REQUIREMENT:
Set down the material exactly as given, please, from its first line through the line that includes "FRONT_ROLL = 0.25".

DATA SUPPLIED:
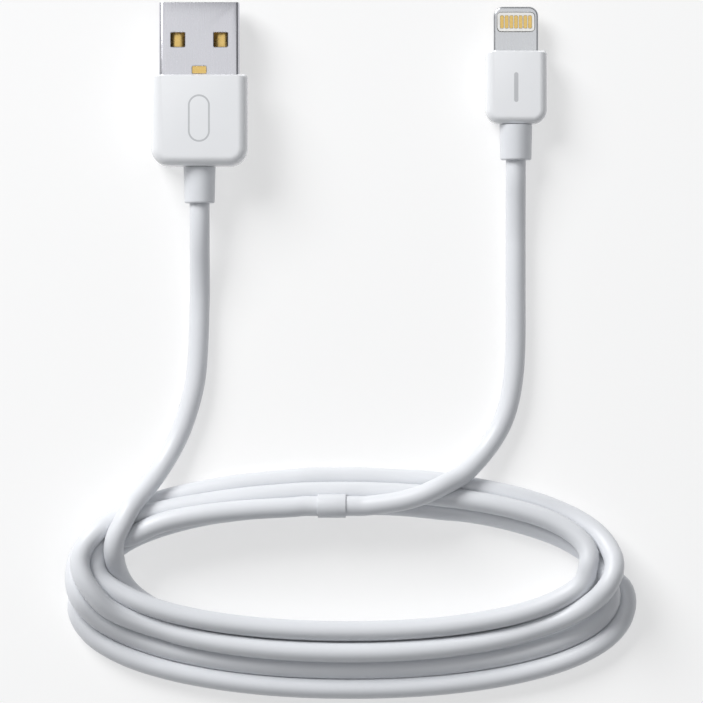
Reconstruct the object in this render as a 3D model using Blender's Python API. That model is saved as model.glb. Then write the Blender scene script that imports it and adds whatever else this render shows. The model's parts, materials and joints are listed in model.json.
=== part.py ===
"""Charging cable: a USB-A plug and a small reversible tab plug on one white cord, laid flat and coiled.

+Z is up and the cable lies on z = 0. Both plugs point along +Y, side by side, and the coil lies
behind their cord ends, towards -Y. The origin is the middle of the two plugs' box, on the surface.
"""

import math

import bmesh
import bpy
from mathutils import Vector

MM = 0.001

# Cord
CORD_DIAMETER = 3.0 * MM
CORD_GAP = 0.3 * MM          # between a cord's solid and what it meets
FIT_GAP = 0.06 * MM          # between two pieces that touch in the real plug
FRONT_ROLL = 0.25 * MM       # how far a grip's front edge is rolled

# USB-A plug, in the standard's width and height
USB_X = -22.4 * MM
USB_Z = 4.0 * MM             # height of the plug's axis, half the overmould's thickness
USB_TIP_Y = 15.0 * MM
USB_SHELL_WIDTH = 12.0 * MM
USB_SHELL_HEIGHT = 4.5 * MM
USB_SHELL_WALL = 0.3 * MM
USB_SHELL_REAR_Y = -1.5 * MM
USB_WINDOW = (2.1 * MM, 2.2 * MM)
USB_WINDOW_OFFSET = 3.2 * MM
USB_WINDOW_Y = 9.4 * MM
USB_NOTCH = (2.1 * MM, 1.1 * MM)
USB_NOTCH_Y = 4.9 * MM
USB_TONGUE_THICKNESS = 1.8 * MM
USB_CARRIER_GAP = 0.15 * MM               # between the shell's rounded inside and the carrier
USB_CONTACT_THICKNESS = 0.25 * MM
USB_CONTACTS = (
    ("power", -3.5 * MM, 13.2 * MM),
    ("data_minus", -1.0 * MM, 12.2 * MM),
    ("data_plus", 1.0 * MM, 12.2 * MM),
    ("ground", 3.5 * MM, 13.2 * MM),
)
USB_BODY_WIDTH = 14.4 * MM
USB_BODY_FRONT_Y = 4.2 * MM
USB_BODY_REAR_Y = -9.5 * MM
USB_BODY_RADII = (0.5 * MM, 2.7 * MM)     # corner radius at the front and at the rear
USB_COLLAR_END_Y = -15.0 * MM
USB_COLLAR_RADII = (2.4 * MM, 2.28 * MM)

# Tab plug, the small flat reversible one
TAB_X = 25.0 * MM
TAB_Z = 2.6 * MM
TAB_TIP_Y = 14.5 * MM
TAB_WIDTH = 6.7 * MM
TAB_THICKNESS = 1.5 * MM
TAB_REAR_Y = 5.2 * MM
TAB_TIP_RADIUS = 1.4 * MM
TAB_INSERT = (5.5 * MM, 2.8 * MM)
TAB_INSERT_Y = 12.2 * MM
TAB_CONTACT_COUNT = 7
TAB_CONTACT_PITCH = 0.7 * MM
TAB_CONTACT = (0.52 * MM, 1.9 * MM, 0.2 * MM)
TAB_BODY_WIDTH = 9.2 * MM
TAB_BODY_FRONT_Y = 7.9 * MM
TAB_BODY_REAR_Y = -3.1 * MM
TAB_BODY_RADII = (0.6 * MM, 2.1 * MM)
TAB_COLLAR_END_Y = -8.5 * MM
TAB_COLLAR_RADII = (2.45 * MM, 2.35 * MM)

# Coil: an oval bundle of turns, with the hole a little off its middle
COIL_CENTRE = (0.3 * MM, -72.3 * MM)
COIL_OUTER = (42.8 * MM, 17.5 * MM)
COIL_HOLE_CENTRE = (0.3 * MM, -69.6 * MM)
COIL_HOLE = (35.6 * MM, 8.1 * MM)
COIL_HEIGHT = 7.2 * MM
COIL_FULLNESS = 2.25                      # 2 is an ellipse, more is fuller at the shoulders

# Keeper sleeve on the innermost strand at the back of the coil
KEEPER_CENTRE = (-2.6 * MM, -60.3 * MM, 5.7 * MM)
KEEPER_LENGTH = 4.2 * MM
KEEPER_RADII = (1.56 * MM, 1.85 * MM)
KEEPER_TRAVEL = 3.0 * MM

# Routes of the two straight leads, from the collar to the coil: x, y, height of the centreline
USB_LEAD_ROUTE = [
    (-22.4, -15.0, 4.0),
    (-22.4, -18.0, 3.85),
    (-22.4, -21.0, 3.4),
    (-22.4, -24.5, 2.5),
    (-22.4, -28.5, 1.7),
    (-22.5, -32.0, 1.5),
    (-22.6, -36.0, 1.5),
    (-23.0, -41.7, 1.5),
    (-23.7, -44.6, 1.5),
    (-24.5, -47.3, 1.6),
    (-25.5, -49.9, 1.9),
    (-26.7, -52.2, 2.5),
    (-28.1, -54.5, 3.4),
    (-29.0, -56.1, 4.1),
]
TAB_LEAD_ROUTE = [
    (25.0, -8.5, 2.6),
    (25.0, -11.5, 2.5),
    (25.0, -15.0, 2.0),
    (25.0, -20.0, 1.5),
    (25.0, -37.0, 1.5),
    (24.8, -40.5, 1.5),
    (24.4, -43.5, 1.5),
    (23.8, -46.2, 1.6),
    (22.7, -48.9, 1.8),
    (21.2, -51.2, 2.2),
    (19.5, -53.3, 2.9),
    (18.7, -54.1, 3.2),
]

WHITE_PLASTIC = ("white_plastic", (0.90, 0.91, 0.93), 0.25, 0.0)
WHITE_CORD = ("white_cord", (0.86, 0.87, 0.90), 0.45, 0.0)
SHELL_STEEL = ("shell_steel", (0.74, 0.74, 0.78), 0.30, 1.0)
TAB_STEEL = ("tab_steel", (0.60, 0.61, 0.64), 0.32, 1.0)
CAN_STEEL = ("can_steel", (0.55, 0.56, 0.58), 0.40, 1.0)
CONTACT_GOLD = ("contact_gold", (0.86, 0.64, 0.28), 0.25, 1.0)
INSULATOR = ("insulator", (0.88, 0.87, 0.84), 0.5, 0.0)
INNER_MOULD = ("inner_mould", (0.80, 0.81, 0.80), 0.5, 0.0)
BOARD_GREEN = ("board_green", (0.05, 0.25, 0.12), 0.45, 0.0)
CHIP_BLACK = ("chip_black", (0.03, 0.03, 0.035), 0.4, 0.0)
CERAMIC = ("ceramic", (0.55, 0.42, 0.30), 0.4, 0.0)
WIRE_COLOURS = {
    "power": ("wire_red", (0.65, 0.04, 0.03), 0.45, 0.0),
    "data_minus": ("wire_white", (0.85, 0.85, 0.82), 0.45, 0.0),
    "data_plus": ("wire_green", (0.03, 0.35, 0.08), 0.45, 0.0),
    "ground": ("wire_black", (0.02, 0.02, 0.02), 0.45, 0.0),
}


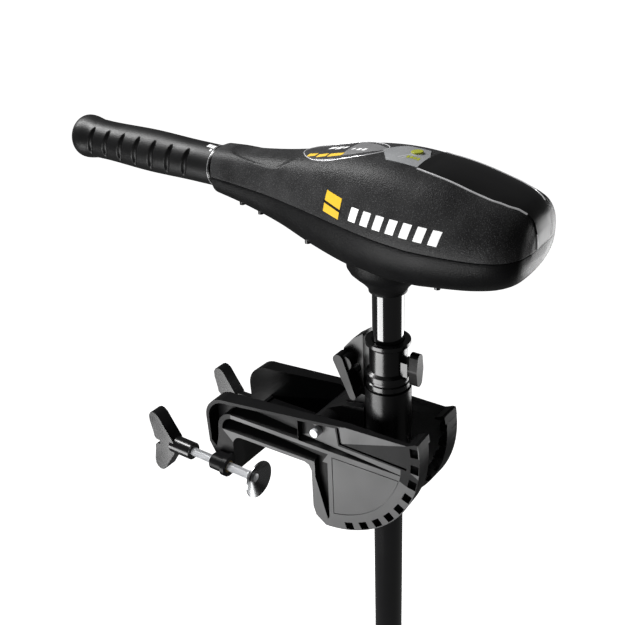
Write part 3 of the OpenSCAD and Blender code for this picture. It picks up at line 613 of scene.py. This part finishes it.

THE COMPLETED TASK:
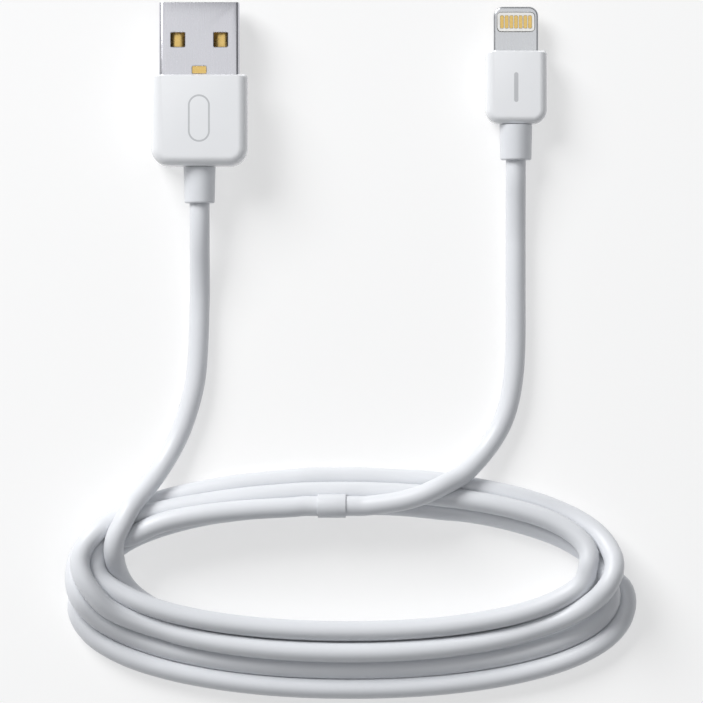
Reconstruct the object in this render as a 3D model using Blender's Python API. That model is saved as model.glb. Then write the Blender scene script that imports it and adds whatever else this render shows. The model's parts, materials and joints are listed in model.json.
=== part.py ===
"""Charging cable: a USB-A plug and a small reversible tab plug on one white cord, laid flat and coiled.

+Z is up and the cable lies on z = 0. Both plugs point along +Y, side by side, and the coil lies
behind their cord ends, towards -Y. The origin is the middle of the two plugs' box, on the surface.
"""

import math

import bmesh
import bpy
from mathutils import Vector

MM = 0.001

# Cord
CORD_DIAMETER = 3.0 * MM
CORD_GAP = 0.3 * MM          # between a cord's solid and what it meets
FIT_GAP = 0.06 * MM          # between two pieces that touch in the real plug
FRONT_ROLL = 0.25 * MM       # how far a grip's front edge is rolled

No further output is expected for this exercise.